**Set problem**
Your task is to repeat all of the material exactly.

── Source excerpt ──

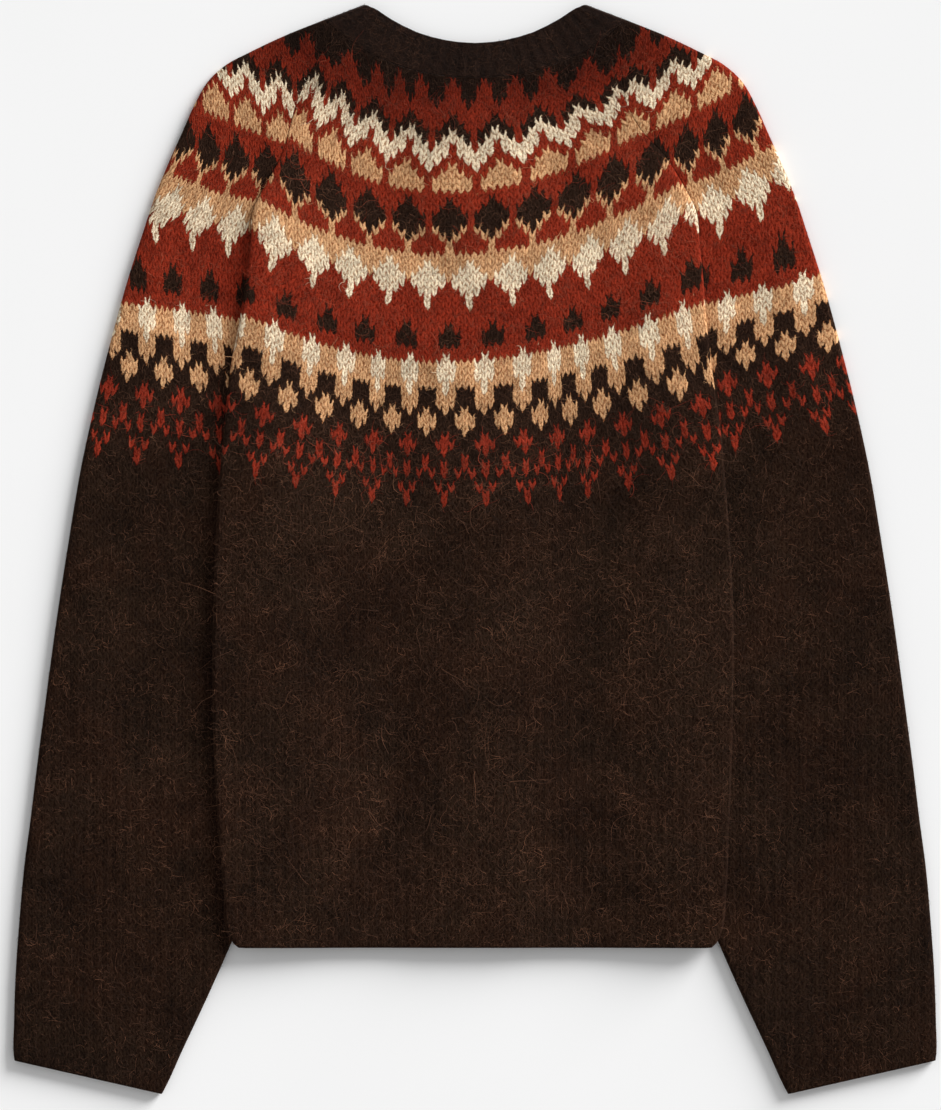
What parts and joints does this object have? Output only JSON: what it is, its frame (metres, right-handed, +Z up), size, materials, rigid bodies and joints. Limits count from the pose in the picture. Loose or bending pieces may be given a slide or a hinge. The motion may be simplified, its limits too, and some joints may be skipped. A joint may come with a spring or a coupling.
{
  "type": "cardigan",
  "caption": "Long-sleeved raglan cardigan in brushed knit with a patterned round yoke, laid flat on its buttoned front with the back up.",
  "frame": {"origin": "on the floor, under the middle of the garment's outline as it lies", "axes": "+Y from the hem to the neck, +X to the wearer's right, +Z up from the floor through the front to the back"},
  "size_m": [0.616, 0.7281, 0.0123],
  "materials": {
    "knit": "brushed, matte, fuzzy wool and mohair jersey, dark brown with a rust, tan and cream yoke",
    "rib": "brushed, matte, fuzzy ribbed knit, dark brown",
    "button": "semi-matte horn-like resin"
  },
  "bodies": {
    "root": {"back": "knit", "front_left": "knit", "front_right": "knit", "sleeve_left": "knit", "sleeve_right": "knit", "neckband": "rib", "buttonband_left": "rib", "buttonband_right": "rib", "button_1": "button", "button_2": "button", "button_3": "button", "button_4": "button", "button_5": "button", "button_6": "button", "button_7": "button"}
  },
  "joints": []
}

───

**Completed exercise**
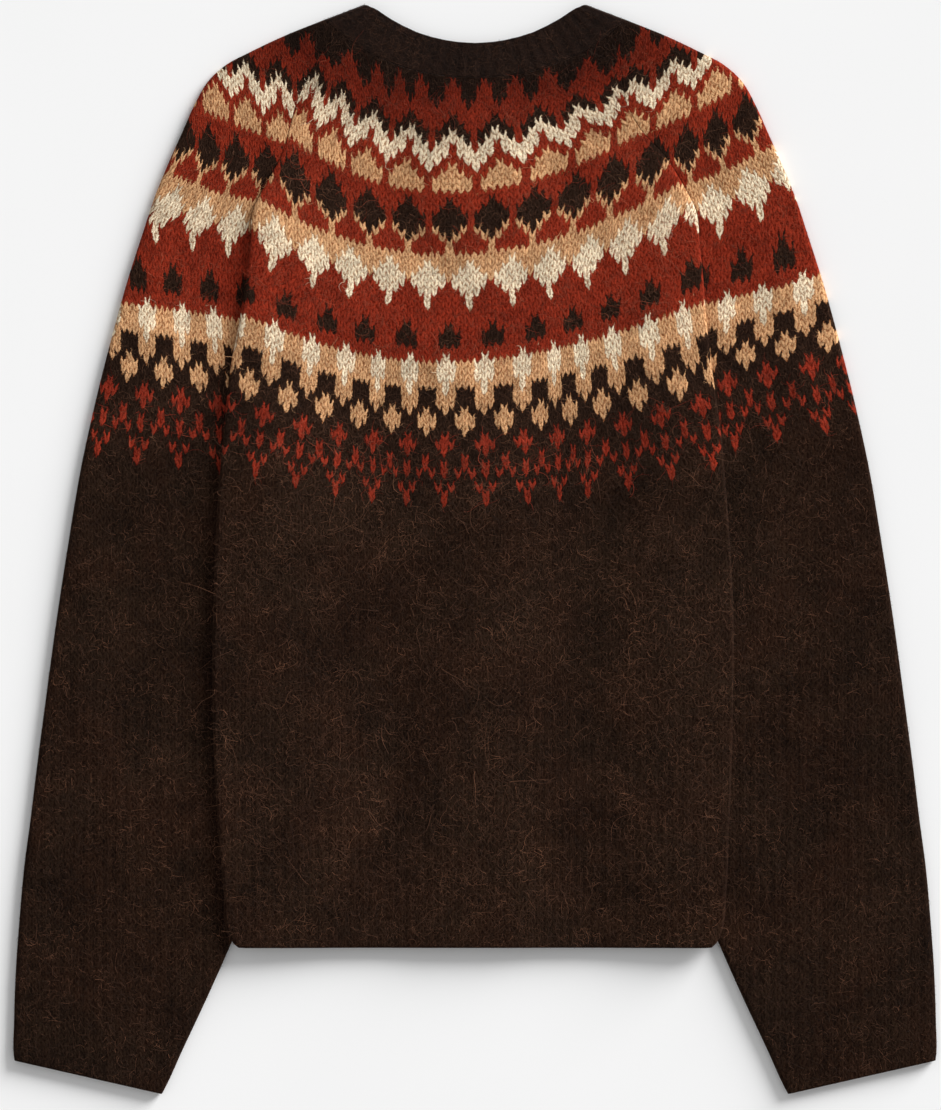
What parts and joints does this object have? Output only JSON: what it is, its frame (metres, right-handed, +Z up), size, materials, rigid bodies and joints. Limits count from the pose in the picture. Loose or bending pieces may be given a slide or a hinge. The motion may be simplified, its limits too, and some joints may be skipped. A joint may come with a spring or a coupling.
{
  "type": "cardigan",
  "caption": "Long-sleeved raglan cardigan in brushed knit with a patterned round yoke, laid flat on its buttoned front with the back up.",
  "frame": {"origin": "on the floor, under the middle of the garment's outline as it lies", "axes": "+Y from the hem to the neck, +X to the wearer's right, +Z up from the floor through the front to the back"},
  "size_m": [0.616, 0.7281, 0.0123],
  "materials": {
    "knit": "brushed, matte, fuzzy wool and mohair jersey, dark brown with a rust, tan and cream yoke",
    "rib": "brushed, matte, fuzzy ribbed knit, dark brown",
    "button": "semi-matte horn-like resin"
  },
  "bodies": {
    "root": {"back": "knit", "front_left": "knit", "front_right": "knit", "sleeve_left": "knit", "sleeve_right": "knit", "neckband": "rib", "buttonband_left": "rib", "buttonband_right": "rib", "button_1": "button", "button_2": "button", "button_3": "button", "button_4": "button", "button_5": "button", "button_6": "button", "button_7": "button"}
  },
  "joints": []
}